The trustees voted me in, and as I sat in my first board meeting, talking about what we need to do for children and how we can use research to guide the production of the best possible content, I realized I’ve achieved my dream. I am exactly where I hoped I would be. The distance I travelled was farther than the drive up to the Poconos – and it’s been a long and winding road – but I have arrived. I am going to be a full professor at Rutgers University contributing to scholarship on youth and media and training the next generation of scholars – and I still get to hang out with Muppets.

3. Be aware that sometimes the place you are used to is not the place you belong.

A few years ago, I went to see the film “The Queen of Katwe” about a girl named Phiona growing up in a slum in Kampala, Uganda. Phiona’s life changes one day when she meets a missionary, who is teaching children how to play chess. It turns out that she is a phenomenally talented chess player, and her talents can take her away from Katwe. But it is hard for her to leave because Katwe was all she knew. The turning point in the movie for her – and it turns out for me – was when the missionary, Robert Katende, says to her “sometimes the place you are used to is not the place you belong.”

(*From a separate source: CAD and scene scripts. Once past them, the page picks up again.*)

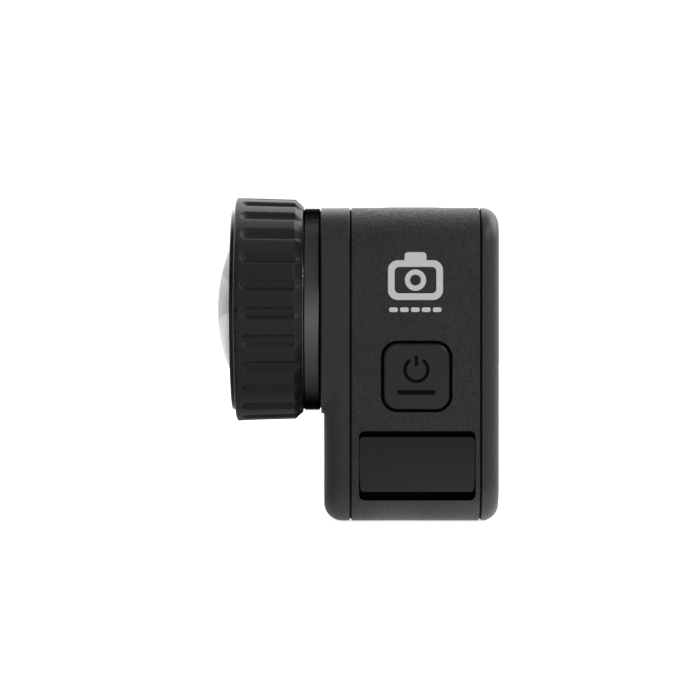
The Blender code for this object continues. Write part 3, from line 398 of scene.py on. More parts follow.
def rounded_edges(tree):
    """Near 1 where the surface turns between the axes, which is where edges rub bright."""
    normal = add_node(tree, "ShaderNodeTexCoord").outputs["Normal"]
    size = add_node(tree, "ShaderNodeVectorMath", {"operation": "ABSOLUTE"}, at0=normal)
    parts = add_node(tree, "ShaderNodeSeparateXYZ", Vector=size.outputs[0])
    across = calc(tree, "MAXIMUM", parts.outputs[0], parts.outputs[1])
    most = calc(tree, "MAXIMUM", across, parts.outputs[2])
    return remap(tree, most, 0.97, 0.72, 0.0, 1.0)


def mix_colour(tree, amount, first, second):
    """Blend two colours by an amount."""
    found = tree.nodes.new("ShaderNodeMix")
    found.data_type = "RGBA"
    for socket, value in ((found.inputs["Factor"], amount), (found.inputs[6], first),
                          (found.inputs[7], second)):
        if isinstance(value, bpy.types.NodeSocket):
            tree.links.new(value, socket)
        else:
            socket.default_value = value if isinstance(value, float) else (*value[:3], 1.0)
    return found.outputs[2]


def scaled(colour, share):
    """A colour made lighter or darker."""
    return tuple(min(1.0, channel * share) for channel in colour)


def emboss(tree, shader, height, depth, strength=1.0):
    """Bump a surface by a pattern, to a depth in millimetres."""
    relief = add_node(tree, "ShaderNodeBump", Strength=strength, Distance=depth * MM, Height=height)
    tree.links.new(relief.outputs["Normal"], shader.inputs["Normal"])


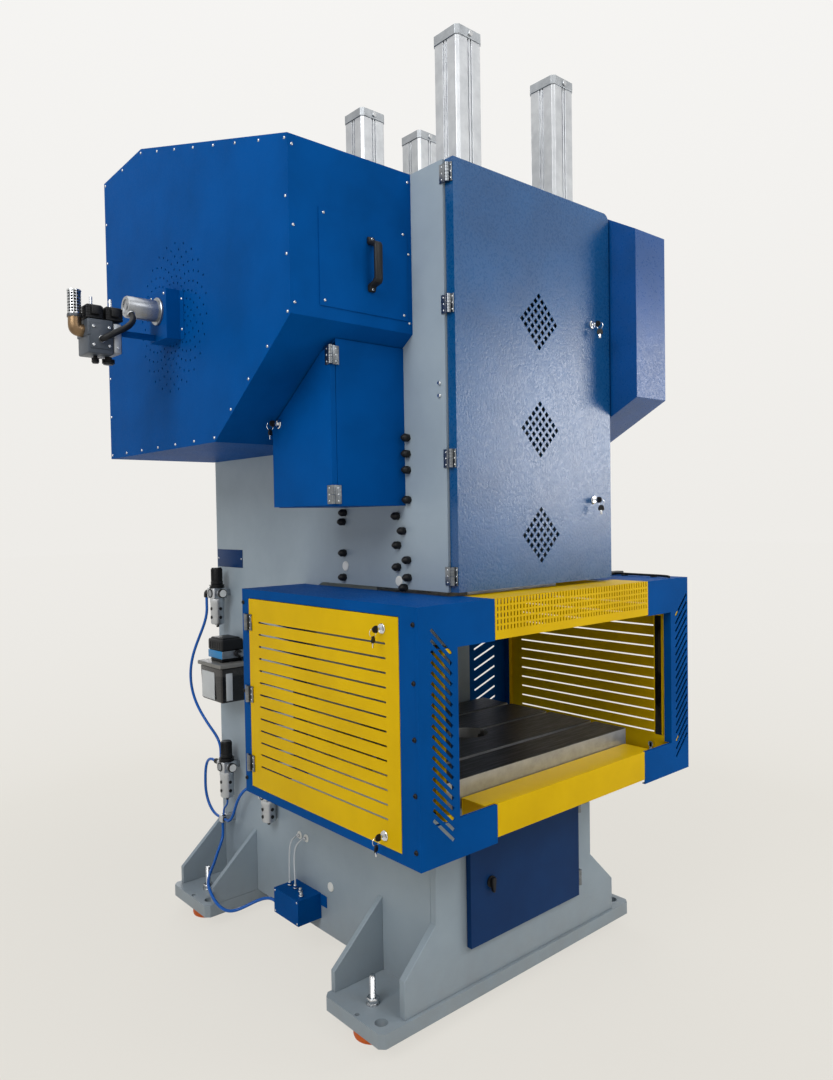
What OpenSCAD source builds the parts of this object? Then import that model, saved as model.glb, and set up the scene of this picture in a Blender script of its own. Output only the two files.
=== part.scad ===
// C-frame eccentric press, geared, with a guarded work space.
// X runs across the machine, -Y is the operator's side, Z is up from the floor.
// The origin lies on the floor, in the middle of the four levelling screws.

/* [Frame] */
// Half width over the two side plates
frame_half = 397; // [390:1:400]
// Thickness of a side plate
plate_t = 45; // [40:1:45]
// Height of the head
head_top = 2700; // [2680:10:2740]
// Front edge of the head
head_front = -773; // [-780:1:-770]
// Rear edge of the side plates
frame_rear = 690; // [680:1:700]

/* [Table] */
// Height of the bolster's top face
table_z = 837; // [825:1:845]
// Thickness of the bolster
bolster_t = 90; // [80:1:95]
// Half width of the bolster
bolster_half = 460; // [440:1:470]

/* [Drive] */
// Stroke of the ram
stroke = 100; // [90:1:104]
// Gear module
gear_module = 10; // [10]
// Teeth of the crank gear
gear_teeth = 88; // [88]
// Teeth of the pinion
pinion_teeth = 24; // [24]
// Height of the crankshaft
crank_z = 2345; // [2340:1:2350]
// Distance of the ram's axis from the origin, towards the operator
ram_reach = 444; // [440:1:446]

/* [Guards] */
// Thickness of the guard sheets
sheet = 3; // [2:0.5:3]
// Slots in a yellow side door
door_slots = 13; // [8:1:14]
// Slanted slots in a front post
post_slots = 19; // [10:1:19]

/* [Hidden] */
$fn = 48;
gap = 0.3;
half_in = frame_half - plate_t;
bar_low = 50;
bar_top = 96;
bar_half = 631;
bar_mid = 553;
slug_r = 100;
bar_depth = 300;
ram_y = -ram_reach;
shaft_y = ram_y + gear_module * (gear_teeth + pinion_teeth) / 2;
bolster_low = table_z - bolster_t;
throat_rear = -60;
throat_top = 1400;
pedestal_front_y = -692;
bolster_front = -810;
bolster_rear = -78;
slot_y = [-663, ram_y, -232];
ram_half = 225;
ram_front = ram_y - 236;
ram_back = ram_y + 236;
ram_low = table_z + 500;
head_z = 1900;
ball_z = ram_low + 423;
eccentric = stroke / 2;
front_cyl = [233, -678];
rear_cyl = [142, -78];
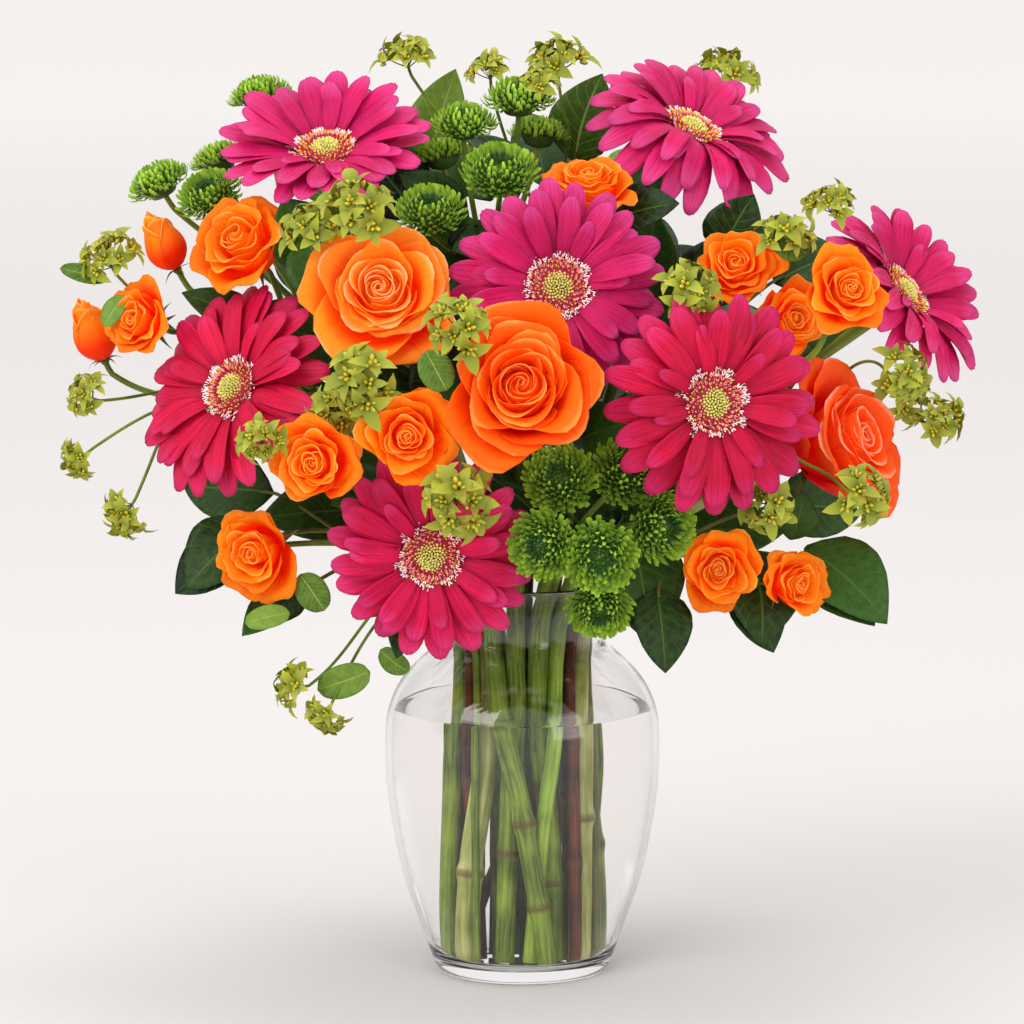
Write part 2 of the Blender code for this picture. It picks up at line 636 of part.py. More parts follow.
def leaf_blade(name, base, tip, half, collection):
    """A plate with a folded midrib, broadest before the middle, thickened."""
    base, tip = np.array(base), np.array(tip)
    along = unit(tip - base)
    length = np.linalg.norm(tip - base)
    outward = unit((base + tip) / 2 - np.array([0.0, 0.0, 0.16]))
    across = unit(np.cross(along, outward))
    normal = np.cross(across, along)
    rows = ((0.34, 0.94), (0.72, 0.80))
    work = bmesh.new()
    first = work.verts.new(base)
    last = work.verts.new(tip)
    stations = []
    for t, width in rows:
        middle = base + along * length * t - normal * 0.05 * length * (t * (1 - t) * 4 - 1)
        side = across * half * width
        lift = normal * half * width * LEAF_FOLD
        stations.append([work.verts.new(p) for p in (middle - side + lift, middle, middle + side + lift)])
    work.faces.new((first, stations[0][0], stations[0][1]))
    work.faces.new((first, stations[0][1], stations[0][2]))
    for low, high in zip(stations, stations[1:]):
        work.faces.new((low[0], high[0], high[1], low[1]))
        work.faces.new((low[1], high[1], high[2], low[2]))
    work.faces.new((stations[-1][0], last, stations[-1][1]))
    work.faces.new((stations[-1][1], last, stations[-1][2]))
    mesh = bpy.data.meshes.new(name)
    work.to_mesh(mesh)
    work.free()
    obj = place(name, mesh, collection)
    solid = obj.modifiers.new("thickness", "SOLIDIFY")
    solid.thickness = LEAF_THICKNESS
    solid.offset = 0.0
    return baked(obj)


def combine(target, parts, cutters, operation="UNION", solver="EXACT"):
    for part in parts:
        cutters.objects.link(part)
        for owner in list(part.users_collection):
            if owner is not cutters:
                owner.objects.unlink(part)
        part.hide_render = True
        part.display_type = "WIRE"
        boolean = target.modifiers.new(part.name, "BOOLEAN")
        boolean.operation = operation
        boolean.solver = solver
        boolean.object = part
    return target


# ---------------------------------------------------------------- the pieces

def build_vase(collection):
    wall = OUTSIDE.copy()
    outer = [(r, z) for r, z in wall[::-1]]
    lip = wall[-1]
    inner = [(float(inside_radius(z)), z) for z in wall[:, 1] if VASE_FLOOR + 0.004 < z < lip[1] - 0.001]
    floor = [(0.0, VASE_FLOOR), (float(inside_radius(VASE_FLOOR)) - 0.004, VASE_FLOOR)]
    rim = [(lip[0] - VASE_WALL, lip[1] + 0.0006), (lip[0] - VASE_WALL / 2, lip[1] + 0.0018)]
    obj = turned("vase", floor + inner + rim + outer + [(0.0, 0.0)], VASE_STEPS, collection)
    finish(obj, (0.92, 0.95, 0.94), 0.02, 1.0)
    return obj


def build_water(stems, collection, cutters):
    heights = [VASE_FLOOR + GAP, VASE_FLOOR + 0.006, 0.030, 0.050, 0.072, 0.094, 0.115, WATER_LEVEL]
    shrink = 1.0 / math.cos(math.pi / VASE_STEPS) - 1.0
    side = [(float(inside_radius(z)) * (1 - shrink) - 0.0012, z) for z in heights[::-1]]
    side[-1] = (side[-1][0] - 0.005, side[-1][1])
    profile = [(0.0, WATER_LEVEL)] + side + [(0.0, heights[0])]
    obj = turned("water", profile, WATER_STEPS, collection)
    combine(obj, stems, cutters, "DIFFERENCE")
    finish(obj, (0.90, 0.96, 0.95), 0.0, 1.0)
    return obj


def build():
    clear_scene()
    parts = new_collection("gerbera_bouquet_in_vase")
    cutters = new_collection("cutters")
    cutters.hide_render = True

    mains = main_routes()
    obstacles = guards()
    settle(mains, [], obstacles)
    twigs = twig_routes(mains)
    settle(twigs, mains, obstacles)
    main_of = {r.name: r for r in mains}
    twig_of = {r.name: r for r in twigs}

    build_vase(parts)
    holes = []
    for route in mains:
        shown = thinned(route.points, STRAY, STEM_RUN)
        wet = shown[: int(np.argmax(shown[:, 2] > WATER_LEVEL + 0.004)) + 2]
        hole = tube(f"hole_{route.name}", wet, route.radius, STEM_SIDES, parts, grow=GAP, stretch=GAP)
        holes.append(hole)

    for n, (centre, facing, radius, *_rest) in enumerate(GERBERAS, 1):
        finish(gerbera_head(f"gerbera_{n}_flower", centre, facing, radius, parts), PINK)
        route = main_of[f"gerbera_{n}"]
        points = thinned(route.points, STRAY, STEM_RUN)
        finish(tube(f"gerbera_{n}_stem", points, route.radius, STEM_SIDES, parts), GREEN)
    for n, (centre, facing, radius, *_rest) in enumerate(ROSES, 1):
        finish(rose_head(f"rose_{n}_bloom", centre, facing, radius, ROSE_STEPS, parts), ORANGE)
        route = main_of[f"rose_{n}"]
        points = thinned(route.points, STRAY, STEM_RUN)
        finish(tube(f"rose_{n}_stem", points, route.radius, STEM_SIDES, parts), GREEN)

    for kind, rows, colour in (
        ("spray_rose", SPRAY_ROSES, GREEN), ("mum_spray", MUM_SPRAYS, PALE_GREEN),
        ("bupleurum", BUPLEURUM, LIME), ("leaf_branch", LEAF_BRANCHES, DARK_GREEN),
    ):
        for n, row in enumerate(rows, 1):
            plant = f"{kind}_{n}"
            route = main_of[plant]
            name = plant + "_stem" if kind == "spray_rose" else plant
            stem = tube(name, thinned(route.points, STRAY, STEM_RUN), route.radius, STEM_SIDES, parts)
            joined = []
            for k, end in enumerate(row[4], 1):
                twig = twig_of[f"{plant}_{k}"]
                points = thinned(twig.points, 1.5 * STRAY, STEM_RUN)
                if kind == "spray_rose":
                    points[-1] -= unit(points[-1] - points[-2]) * HEAD_GAP
                joined.append(tube(f"{plant}_twig_{k}", points, twig.radius, TWIG_SIDES, parts))
                if kind == "spray_rose":
                    centre, facing, radius = end
                    bloom = rose_head(f"{plant}_bloom_{k}", centre, facing, radius, SPRAY_STEPS, parts)
                    finish(bloom, ORANGE)
                elif kind == "mum_spray":
                    joined.append(button_head(f"{plant}_head_{k}", *end, MUM_STEPS, parts))
                elif kind == "bupleurum":
                    joined.append(button_head(f"{plant}_umbel_{k}", *end, UMBEL_STEPS, parts))
                else:
                    joined.append(leaf_blade(f"{plant}_blade_{k}", *end, parts))
            combine(stem, joined, cutters, solver="MANIFOLD")
            finish(stem, colour)
    build_water(holes, parts, cutters)


build()
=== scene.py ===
"""Looks of a mixed bouquet of gerberas, roses, button mums and greenery in a clear glass vase.

Laid out as an add-on with one operator for each group of pieces, and run as a script. Metres, +Z up.
The stems follow the same laid-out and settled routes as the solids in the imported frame.
"""

import functools
import math

import bmesh
import bpy
import numpy as np
from bpy.props import FloatProperty, FloatVectorProperty, IntProperty, PointerProperty
from mathutils import Matrix, Vector


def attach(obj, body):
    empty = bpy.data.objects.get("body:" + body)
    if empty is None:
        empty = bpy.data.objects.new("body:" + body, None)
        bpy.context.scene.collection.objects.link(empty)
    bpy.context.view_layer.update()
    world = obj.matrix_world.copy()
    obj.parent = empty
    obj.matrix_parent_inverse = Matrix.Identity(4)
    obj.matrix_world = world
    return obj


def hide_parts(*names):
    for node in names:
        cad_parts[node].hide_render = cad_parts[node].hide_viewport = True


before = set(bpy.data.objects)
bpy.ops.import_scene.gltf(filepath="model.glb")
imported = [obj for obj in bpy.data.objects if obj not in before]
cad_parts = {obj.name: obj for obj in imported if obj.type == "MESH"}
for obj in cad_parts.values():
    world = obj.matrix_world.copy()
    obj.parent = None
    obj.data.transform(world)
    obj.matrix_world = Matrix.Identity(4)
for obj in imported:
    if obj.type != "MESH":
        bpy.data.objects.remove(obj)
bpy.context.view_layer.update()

bl_info = {
    "name": "Gerbera bouquet in a vase",
    "version": (1, 0, 0),
    "blender": (4, 5, 0),
    "location": "3D View > Sidebar > Bouquet",
    "description": "Builds a mixed bouquet in a clear glass vase, piece by piece",
    "category": "Add Mesh",
}

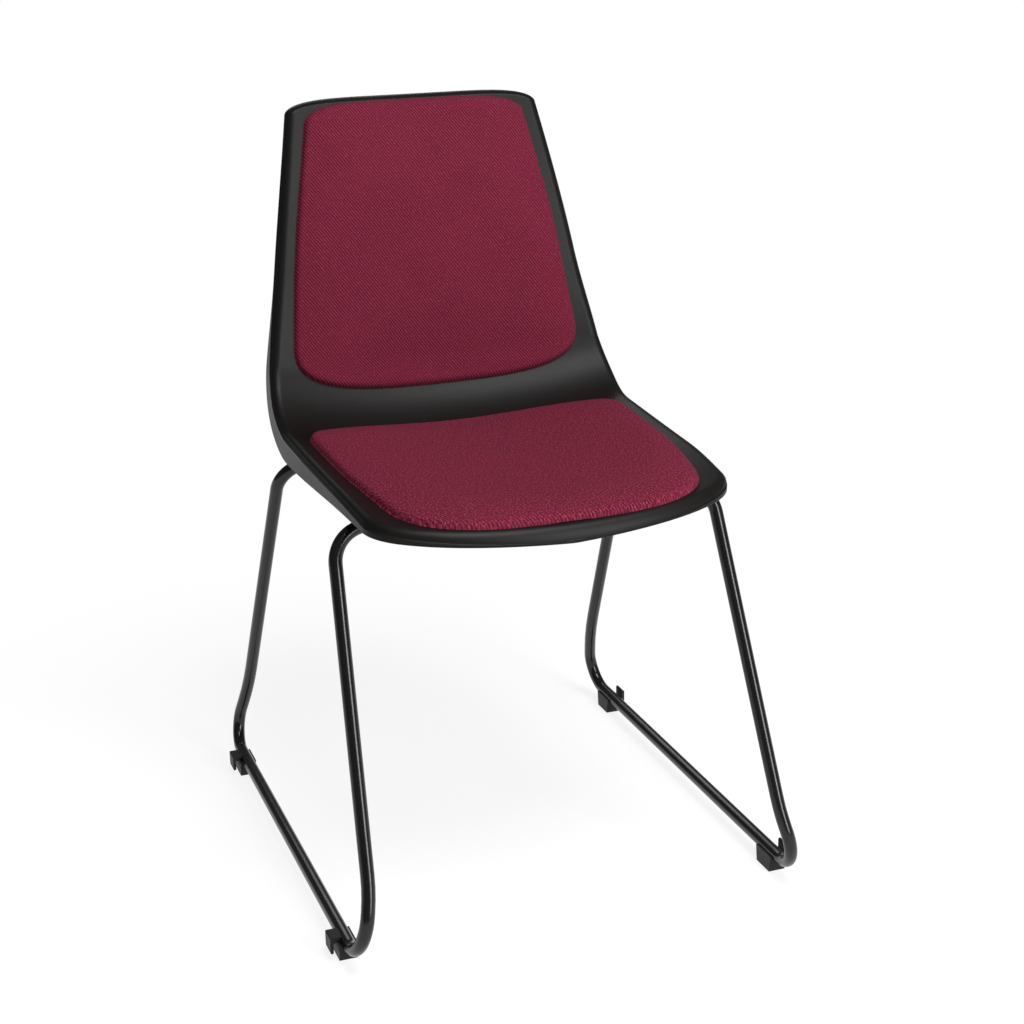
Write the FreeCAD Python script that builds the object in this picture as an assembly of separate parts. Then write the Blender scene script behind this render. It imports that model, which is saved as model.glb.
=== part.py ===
import FreeCAD, Part
import math
import os
from FreeCAD import Matrix, Vector

# Sled base visitor chair, in millimetres. +Z is up, the sitter faces -Y, +X is the sitter's left.
# The origin lies on the floor under the middle of the chair.

# Seat and back shell: centre line, seen from the side
seat_front_y = -271.0
seat_line_height = 459.5
seat_line_length = 345.0
bend_radius = 104.0
back_slope = 77.0
back_line_length = 307.5
seat_dip = 3.5
lumbar_bulge = 8.5
front_drop = 8.0
front_drop_length = 34.0

# Shell: half widths, height of the side edges over the middle, and depth of the skirt,
# each at the front edge, the middle of the seat, the bend, the lower back and the top
front_half_width = 198.0
seat_half_width = 209.5
bend_half_width = 214.0
lower_back_half_width = 188.5
top_half_width = 152.5
front_side_rise = 4.0
seat_side_rise = 23.0
bend_side_rise = 27.0
lower_back_side_rise = 6.0
top_side_rise = 9.0
front_skirt_depth = 14.0
seat_skirt_depth = 25.0
bend_skirt_depth = 39.0
lower_back_skirt_depth = 14.0
top_skirt_depth = 12.5
front_round_length = 76.0
front_round_power = 2.2
top_round_length = 19.0
top_round_power = 5.0
rim_radius = 9.0
shell_wall = 4.0

# Seat pad and back pad: start and end along the centre line, half widths and corner shapes
seat_pad_start = 13.0
seat_pad_end = 382.0
seat_pad_front_half_width = 163.0
seat_pad_middle_half_width = 188.0
seat_pad_rear_half_width = 193.0
seat_pad_front_round = 72.0
seat_pad_rear_round = 67.0
seat_pad_corner_power = 3.8
back_pad_start = 444.0
back_pad_end = 783.0
back_pad_bottom_half_width = 184.0
back_pad_middle_half_width = 163.5
back_pad_top_half_width = 131.5
back_pad_bottom_round = 60.0
back_pad_top_round = 24.0
back_pad_corner_power = 4.5
pad_gap = 0.4
pad_edge_height = 6.5
pad_draw_in = 2.5
seat_pad_crown = 8.0
back_pad_crown = 7.0
pad_crown_reach = 25.0
pad_end_round = 9.0
board_thickness = 2.5
cover_thickness = 1.2
foam_gap = 0.1

# Push-in clips of the pads
clip_head_diameter = 14.0
clip_head_thickness = 1.4
clip_stem_diameter = 6.0
clip_hole_clearance = 0.3
clip_barb_diameter = 8.5
clip_barb_length = 4.0
seat_clip_front = 75.0
seat_clip_rear = 300.0
seat_clip_half_spacing = 120.0
back_clip_bottom = 500.0
back_clip_top = 735.0
back_clip_half_spacing = 95.0

# Sled frame
tube_diameter = 15.0
tube_wall = 1.5
runner_centre_height = 20.5
runner_half_spacing = 252.7
runner_front_y = -311.4
runner_rear_y = 305.7
front_kink_y = -283.2
front_kink_height = 93.1
rear_kink_y = 264.0
rear_kink_height = 106.0
kink_half_spacing = 236.4
front_run_y = -131.1
front_run_height = 437.3
rear_run_y = 94.9
rear_run_height = 443.8
shoulder_half_spacing = 217.9
front_runner_bend_radius = 40.0
rear_runner_bend_radius = 32.0
front_kink_bend_radius = 230.0
rear_kink_bend_radius = 540.0
shoulder_bend_radius = 39.0
joining_sleeve_length = 60.0
joining_sleeve_wall = 2.0
sleeve_clearance = 0.05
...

That line hit me like a punch in the stomach. Penn has been a really great place for me for a really long time. I know every corner of Annenberg, and I know most everything about its people. I know what time of the month the soda machine runs out of Diet Coke. I know which days of the academic year will produce sleepy students, like the Friday of Spring Fling or the day after Thanksgiving break. I’m used to it. But just because I’m used to it, that doesn’t mean it’s the only place I belong.

So I’m off to meet new people and have new adventures. I’ll always be tied to this place – I am an alum after all and I have many good friends here – but it’s time.

So with that, my beautiful students, thank you and farewell.